[WHAT IS NEEDED]: Scan the data. Collect each line that contains the word "points".

[GIVEN INFORMATION]:
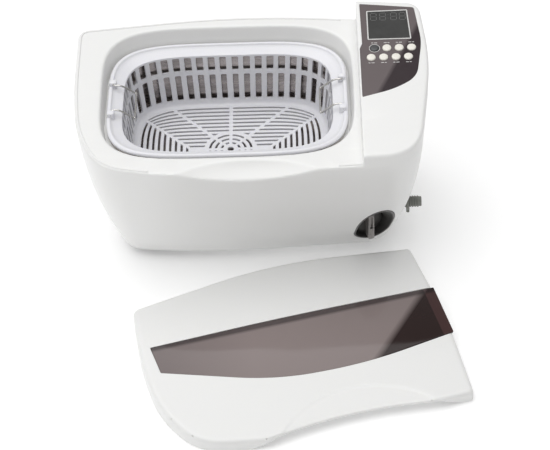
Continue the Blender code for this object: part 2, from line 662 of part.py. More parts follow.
def make_drain():
    cup = add("valve_cup", valve_rod(CUP_RADIUS, -12, CUP_DEPTH), "dark_plastic")
    boolean(cup, add("cup_hollow", valve_rod(CUP_RADIUS - 1.8, -30, CUP_DEPTH - 2.0)))
    boolean(cup, add("cup_stem_hole", valve_rod(4.4, 0, 30, steps=20)))
    boolean(cup, add("body_outside", body_solid(0.0, 0.0, 0.0)), "INTERSECT")
    pivot = empty("valve_axis", VALVE_POINT, (0, 0, VALVE_TURN), FRAME)

    def along(bm):
        """Turns a mesh made along Z so that it runs back from the wall along local Y."""
        return turned_bm(bm, Matrix.Rotation(math.radians(-90), 4, "X"))

    knob = add("valve_knob", along(rod(15.6, 9.6, CUP_DEPTH - 4.2, steps=32)), "dark_plastic", pivot)
    grip = box((-3.4, -2.5, -16.8), (3.4, 10.5, 16.8))
    boolean(knob, add("knob_grip", grip, parent=pivot), "UNION")
    boolean(knob, add("knob_bore", along(rod(2.4, 4, 22, steps=20)), parent=pivot))
    ball = [(6.4 * math.cos(math.radians(turn)), VALVE_INSET + 6.4 * math.sin(math.radians(turn)))
            for turn in (60, 30, 0, -30, -60)]
    profile = [(0, VALVE_INSET + 6.4), *ball, (2.1, VALVE_INSET - 6.0), (2.1, 4.4), (0, 4.4)]
    stem = screw_turned("valve_stem", profile, "zinc_steel", pivot)
    stem.rotation_euler = (math.radians(-90), 0, 0)
    port = rod(2.6, -10, 10)
    bmesh.ops.translate(port, vec=(0, VALVE_INSET, 0), verts=port.verts)
    boolean(stem, add("ball_port", port, parent=pivot))
    body = add("valve_body", along(rod(11.5, CUP_DEPTH + GAP, VALVE_INSET + 12, steps=28)),
               "grey_plastic", pivot)
    chamber = bmesh.new()
    bmesh.ops.create_uvsphere(chamber, u_segments=16, v_segments=8, radius=7.0)
    bmesh.ops.translate(chamber, vec=(0, VALVE_INSET, 0), verts=chamber.verts)
    boolean(body, add("ball_seat", chamber, parent=pivot))
    boolean(body, add("stem_bore", along(rod(2.5, 4, VALVE_INSET - 3)), parent=pivot))
    boolean(body, add("inlet_port", turned_bm(rod(3.0, 0, 30),
                                              Matrix.Translation((0, VALVE_INSET, 0))), parent=pivot))
    boolean(body, add("outlet_port", outlet_rod(3.0, 0, 40)))
    centre = valve_centre()
    top = centre + Vector((0, 0, 12.2))
    below = Vector((*DRAIN_POINT, TANK_FLOOR - 21.5))
    route = smooth_route([below, below - Vector((0, 0, 3)), (90, -41, 54), (104, -36, 63),
                          (121, -29, 70), top + Vector((-0.3, 0, 9)), top], 3)
    tube("drain_hose", [below + Vector((0, 0, 2))] + route, 4.2, "black_rubber")
    fitting = [(4.2, TANK_FLOOR - TANK_SHEET - 0.4), (10.5, TANK_FLOOR - TANK_SHEET - 0.4),
               (10.5, TANK_FLOOR - 6), (6.2, TANK_FLOOR - 6.6), (5.6, TANK_FLOOR - 19),
               (3.2, TANK_FLOOR - 19)]
    spout = screw_turned("drain_fitting", fitting + fitting[:1], "grey_plastic")
    spout.location = Vector((*DRAIN_POINT, 0)) * MM
    pipe = add("outlet_pipe", outlet_rod(4.8, 14.5, 164.6 - centre.x), "grey_plastic")
    boolean(pipe, add("pipe_bore", outlet_rod(3.0, 0, 60)))


def make_barb():
    """The ribbed hose connector that passes through the right wall."""
    face = BARB_FLANGE
    ribs = [(3.2, 165.0), (6.0, 165.0), (6.0, face), (8.6, face), (8.6, face + 2.6), (4.6, face + 2.6)]
    x = face + 3.6
    while x < BARB_TIP - 2.5:
        ribs += [(5.4, x), (4.5, x + 3.0)]
        x += 3.4
    ribs += [(4.2, BARB_TIP), (3.2, BARB_TIP)]
    profile = [(radius, -place) for radius, place in ribs + ribs[:1]]
    barb = screw_turned("hose_barb", profile, "grey_plastic", steps=20)
    barb.rotation_euler = (0, math.radians(-90), 0)
    barb.location = Vector((0, *valve_centre().yz)) * MM


# ---------------------------------------------------------------- lid

def lid_height(u, v):
    return LID_HEIGHT + LID_SLOPE * v


def lid_solid(inset, drop, foot):
    loop = rounded_loop(LID_OUTLINE)
    rings = [at_height(inset_loop(loop, inset) if inset else loop, -foot)]
    for angle in (0, 45, 90):
        curl = 2.5 * (1 - math.cos(math.radians(angle)))
        fall = 2.5 * (1 - math.sin(math.radians(angle)))
        rings.append(at_height(inset_loop(loop, inset + curl),
                               lambda u, v, fall=fall: lid_height(u, v) - drop - fall))
    return loft(rings)


def make_lid():
    inside = add("lid_inside", lid_solid(LID_WALL, LID_WALL, 4.0), parent=LID_FRAME)
    bite = rod(BITE_RADIUS + LID_WALL, -10, 40, centre=BITE_CENTRE, steps=96)
    boolean(inside, add("bite_inside", bite, parent=LID_FRAME))
    shell = add("lid_shell", lid_solid(0.0, 0.0, 0.0), "white_abs", LID_FRAME)
    boolean(shell, inside)
    bite = rod(BITE_RADIUS, -10, 40, centre=BITE_CENTRE, steps=96)
    boolean(shell, add("bite", bite, parent=LID_FRAME))
    arch = [(ARCH_FOOT[0], 0), (ARCH_FOOT[0], -5), (ARCH_FOOT[1], -5), (ARCH_FOOT[1], 0),
            (ARCH_TOP[1], ARCH_HEIGHT), (ARCH_TOP[0], ARCH_HEIGHT)]
    front, behind = LID_OUTLINE[5][1] - 30, LID_OUTLINE[5][1] + 25
    arch = loft([[(u, v, z) for u, z in arch] for v in (front, behind)])
    boolean(shell, add("skirt_arch", arch, parent=LID_FRAME))
    pane = rounded_loop(PANE_OUTLINE, 5)
    seat = prism(inset_loop(pane, -GAP), lambda u, v: lid_height(u, v) - PANE_THICK - GAP,
                 lambda u, v: lid_height(u, v) + 5)
    boolean(shell, add("pane_seat", seat, parent=LID_FRAME))
    light = [(min(u, -6.5 if u > 0 else u), v, r) for u, v, r in PANE_OUTLINE]
    hole = prism(rounded_loop(inset_corners(light, 3.5), 5), 2, 40)
    boolean(shell, add("pane_opening", hole, parent=LID_FRAME))
    window = add("lid_window", prism(pane, lambda u, v: lid_height(u, v) - PANE_THICK,
                                     lambda u, v: lid_height(u, v) - 0.05), "clear_smoke", LID_FRAME)
    boolean(window, add("lid_outside", lid_solid(0.0, 0.0, 4.0), parent=LID_FRAME), "INTERSECT")


# ---------------------------------------------------------------- under the tank

def make_transducer(side, x):
    """A bolted stack under the tank: flared horn, piezo rings, back mass and its bolt."""
    top = TANK_FLOOR - TANK_SHEET - 0.4
    pieces = [("horn", [(0, 0), (22.5, 0), (22.5, -3), (19, -17), (0, -17)], "aluminium"),
              ("piezo", [(5.5, -17.3), (19, -17.3), (19, -28.3), (5.5, -28.3)], "ceramic"),
              ("back_mass", [(0, -28.6), (19, -28.6), (19, -43), (6, -43), (6, -48), (0, -48)],
               "zinc_steel")]
    for piece, profile, look in pieces:
        if profile[0][0]:
            profile = profile + profile[:1]
        made = screw_turned(f"transducer_{piece}_{side}",
                            [(r, top + z) for r, z in profile], look)
        made.location = Vector((x, TANK_Y, 0)) * MM


def make_electronics():
    under_tank = TANK_FLOOR - TANK_SHEET - 0.4
    add("heater_pad", box((-25, -48, under_tank - 2), (25, 44, under_tank)), "orange_silicone")
    sensor = screw_turned("temperature_sensor", [(0, 0), (3.5, 0), (3.5, -9), (0, -9)], "zinc_steel",
                          steps=16)
    sensor.location = Vector((-86, 34, under_tank)) * MM
    board = add("driver_board", box((-96, -4, 17), (-8, 74, 18.6)), "green_board")
    spots = [(-91, 1), (-91, 69), (-13, 1), (-13, 69)]
    boolean(board, add("board_holes", joined([rod(1.6, 10, 30, centre=p, steps=10) for p in spots])))
    for index, place in enumerate(spots):
        add(f"standoff_{index + 1}", rod(2.9, 11.4, 16.7, centre=place, steps=12), "brass")
    coil = screw_turned("output_coil", [(5, 31), (13, 31), (13, 19), (5, 19), (5, 31)], "copper")
    coil.location = Vector((-40, 52, 0)) * MM
    add("transformer", box((-86, 42, 19), (-62, 66, 40)), "black_plastic")
    add("filter_capacitor", rod(8, 19, 45, centre=(-20, 30), steps=20), "black_plastic")
    sink = add("heat_sink", box((-93, 7, 19), (-75, 37, 46)), "aluminium")
    fins = [box((-90.6 + 4.2 * n, 0, 23), (-88.6 + 4.2 * n, 40, 50)) for n in range(4)]
    boolean(sink, add("sink_gaps", joined(fins)))
    make_fan()
    x, y, z = INLET_PLACE
    inlet = add("power_inlet", box((x - 13.8, y - 21, z - 10.1), (x + 13.8, y + 1.2, z + 10.1)),
                "black_plastic")
    boolean(inlet, add("inlet_flange", box((x - 25, y - 1.1, z - 11.5), (x + 25, y + 1.4, z + 11.5))),
            "UNION")
    boolean(inlet, add("inlet_socket", box((x - 12, y - 16, z - 7.8), (x + 12, y + 9, z + 7.8))))
    pins = [box((x + dx - 1, y - 17, z + dz - 2), (x + dx + 1, y - 3, z + dz + 2))
            for dx, dz in ((-7, -2), (0, 2), (7, -2))]
    boolean(inlet, add("inlet_pins", joined(pins)), "UNION")


def make_fan():
    x, y = FAN_CENTRE
    frame = add("fan_frame", box((x - 25, y - 25, 11.4), (x + 25, y + 25, 23.4)), "black_plastic")
    boolean(frame, add("fan_duct", rod(23.2, 13, 30, centre=(x, y), steps=40)))
    vents = [box((x - 21 + 7 * n - 2, y - 18, 5), (x - 21 + 7 * n + 2, y + 18, 15)) for n in range(7)
             if n != 3]
    boolean(frame, add("fan_vents", joined(vents)))
    boolean(frame, add("fan_post", rod(1.8, 12, 21, centre=(x, y), steps=12)), "UNION")
    pivot = empty("fan_axis", (x, y, 0), parent=FRAME)
    rotor = add("fan_rotor", rod(9.5, 14.2, 22.6, steps=24), "black_plastic", pivot)
    blades = []
    for index in range(7):
        blade = box((8.5, -6.0, -0.7), (22.2, 6.0, 0.7))
        turn = Matrix.Rotation(2 * math.pi * index / 7, 4, "Z") @ Matrix.Translation((0, 0, 18.4))
        blades.append(turned_bm(blade, turn @ Matrix.Rotation(math.radians(32), 4, "X")))
    for blade in blades:
        boolean(rotor, add("fan_blade", blade, parent=pivot), "UNION")
    boolean(rotor, add("rotor_bore", rod(2.1, 10, 21.3), parent=pivot))


clear_scene()
LOOKS = {
    "white_abs": material("white_abs", (0.83, 0.83, 0.82), 0.3),
    "basket_plastic": material("basket_plastic", (0.80, 0.80, 0.85), 0.35),
    "stainless": material("stainless", (0.55, 0.53, 0.51), 0.25, 1.0),
    "bright_wire": material("bright_wire", (0.65, 0.64, 0.62), 0.18, 1.0),
    "zinc_steel": material("zinc_steel", (0.60, 0.60, 0.60), 0.35, 1.0),
    "aluminium": material("aluminium", (0.72, 0.72, 0.73), 0.35, 1.0),
    "brass": material("brass", (0.70, 0.55, 0.28), 0.3, 1.0),
    "copper": material("copper", (0.62, 0.32, 0.16), 0.35, 1.0),
    "ceramic": material("ceramic", (0.75, 0.70, 0.60), 0.6),
    "dark_acrylic": material("dark_acrylic", (0.085, 0.065, 0.07), 0.12),
    "clear_smoke": material("clear_smoke", (0.14, 0.10, 0.10), 0.08, alpha=0.7),
    "ivory_key": material("ivory_key", (0.82, 0.80, 0.74), 0.4),
    "dark_key": material("dark_key", (0.09, 0.09, 0.10), 0.4),
    "dark_plastic": material("dark_plastic", (0.13, 0.125, 0.12), 0.45),
    "grey_plastic": material("grey_plastic", (0.30, 0.31, 0.30), 0.5),
    "black_plastic": material("black_plastic", (0.03, 0.03, 0.03), 0.45),
    "black_rubber": material("black_rubber", (0.03, 0.03, 0.03), 0.8),
    "grey_silicone": material("grey_silicone", (0.45, 0.45, 0.45), 0.7),
    "orange_silicone": material("orange_silicone", (0.60, 0.18, 0.05), 0.6),
    "green_board": material("green_board", (0.03, 0.22, 0.10), 0.4),
}
PANEL_TILT = math.atan(POD_SLOPE)
INLET_PLACE = (60.0, wall_y(60.0, 44.0, front=False), 44.0)
FRAME = empty("cleaner_frame", (*FRAME_SHIFT, 0))
BASKET_FRAME = empty("basket_frame", parent=FRAME)
LID_FRAME = empty("lid_frame", (*LID_CORNER, 0), (0, 0, LID_YAW), FRAME)
make_housing()
make_base()
make_tank()
make_basket()
make_handle("handle_left", -1)
make_handle("handle_right", 1)
make_panel()
make_drain()
make_barb()
make_lid()
make_transducer("left", -TRANSDUCER_X)
make_transducer("right", TRANSDUCER_X)
make_electronics()
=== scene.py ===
"""Looks of the ultrasonic cleaner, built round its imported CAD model.

Lengths are in millimetres from the tank's centre, with Z up from the surface that the feet stand on,
and ORIGIN places them in the frame. Smooth mouldings are distance fields turned into meshes; sheet,
wire and turned pieces are lofts, curves and lathed profiles.
"""

import json
import math

import bmesh
import bpy
import numpy as np
from mathutils import Matrix, Vector


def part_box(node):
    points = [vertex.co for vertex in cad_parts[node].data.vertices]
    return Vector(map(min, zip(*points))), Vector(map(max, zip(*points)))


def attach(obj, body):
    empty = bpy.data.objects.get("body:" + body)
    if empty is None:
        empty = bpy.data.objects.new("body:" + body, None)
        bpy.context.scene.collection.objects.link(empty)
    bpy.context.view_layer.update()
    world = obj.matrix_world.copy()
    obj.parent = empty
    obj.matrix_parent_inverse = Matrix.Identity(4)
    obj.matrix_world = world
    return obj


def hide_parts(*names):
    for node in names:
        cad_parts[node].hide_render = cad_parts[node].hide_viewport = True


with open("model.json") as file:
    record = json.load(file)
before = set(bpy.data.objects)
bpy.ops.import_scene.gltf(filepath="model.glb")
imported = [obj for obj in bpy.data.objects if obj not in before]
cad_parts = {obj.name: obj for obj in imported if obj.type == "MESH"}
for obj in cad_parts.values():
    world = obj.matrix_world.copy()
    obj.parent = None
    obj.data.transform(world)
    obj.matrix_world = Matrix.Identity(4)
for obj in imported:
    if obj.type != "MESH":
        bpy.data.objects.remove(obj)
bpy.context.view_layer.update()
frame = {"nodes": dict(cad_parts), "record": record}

MM = 0.001
TANK_LOW, TANK_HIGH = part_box("tank")
TANK_Y = -2.0
ORIGIN = Vector(((TANK_LOW.x + TANK_HIGH.x) / 2, (TANK_LOW.y + TANK_HIGH.y) / 2 - TANK_Y * MM, 0))
TO_FRAME = Matrix.Translation(ORIGIN) @ Matrix.Scale(MM, 4)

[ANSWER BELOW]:
    points = [vertex.co for vertex in cad_parts[node].data.vertices]
    return Vector(map(min, zip(*points))), Vector(map(max, zip(*points)))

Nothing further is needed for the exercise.